There's another key scene that brings the drama (along with the director's strategic use of close-ups) to a head after he finds a girl locked in a shed outdoors in the cold. The Mother Superior (Emily Watson) immediately insists he have tea and the three of them sit by the fire. As innocuous as this sounds, the scene brings a sense of panic to the fore as the director shoots them in rapid-fire succession in close-up. No threats are technically uttered, but the tension is so thick, and the drama is so wrought, it's downright Gothic in its horror.
None of this would work if it weren't for Mielants's economy of style, which prevents it all, especially the performances, from becoming melodramatic. Much of Bill's deep inner turmoil is only suggested, making it all the more disturbing. As Bill aimlessly wanders the hall of the convent, we don't see much but we hear the sounds: cries and screams of unknown origins. Yet somehow, the source of the unknown horror is obvious. So, too, does the drab lighting of the film's cinematography suggest the hold that this institution has over the entire town. Even in the light of day, the images are pale and dreary as if in a bad dream.
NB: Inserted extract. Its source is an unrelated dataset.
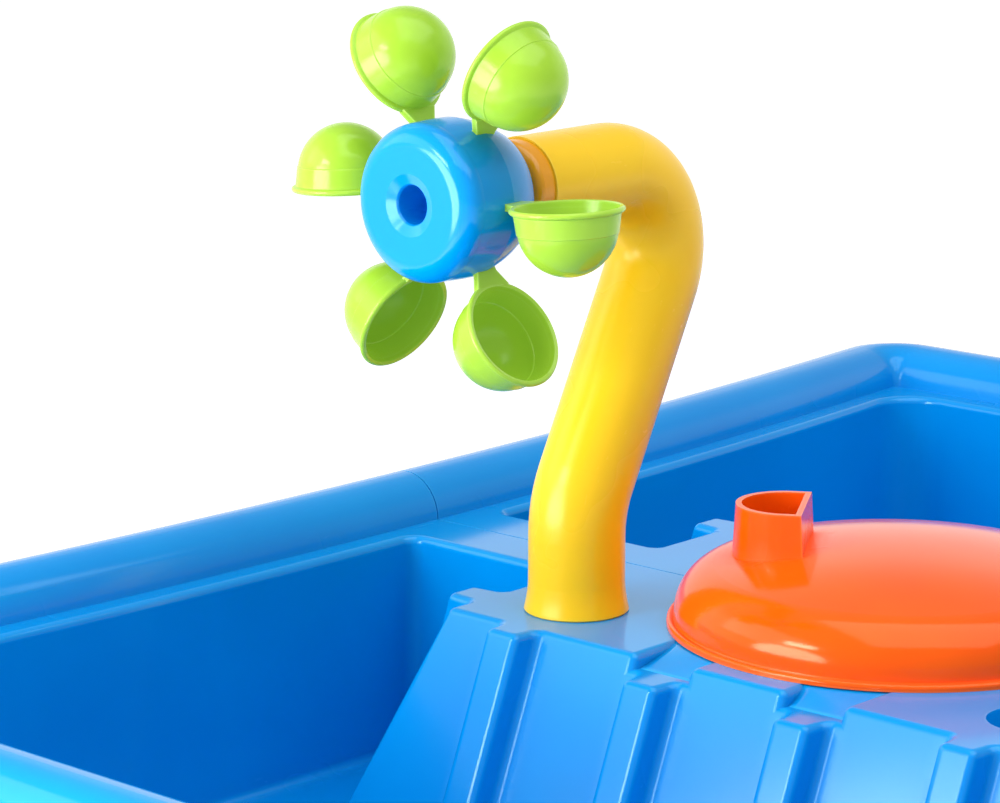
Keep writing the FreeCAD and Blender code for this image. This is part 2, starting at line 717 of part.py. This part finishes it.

Small Things Like These is more a slice of life than a plot-driven narrative. It doesn't give the young women much agency, but that's down to the source material and the reality of that situation historically. The strength of the film is how it communicates the tacit nature of everyone touched by the church and their zombie-like acceptance of its unchecked power.
The restraint exercised by Mielants and Murphy is what gives Small Things Like These its intensity and power. By avoiding the larger trappings of melodrama, the film is able to speak to unspeakable evil and be an inspiration for individual courage. There's a quiet but gripping trepidation that lurks beneath the surface of this story, and while this isn't directly dealt with, the film is no less horrifying in its indictment of our complicity in the evils perpetrated all around us.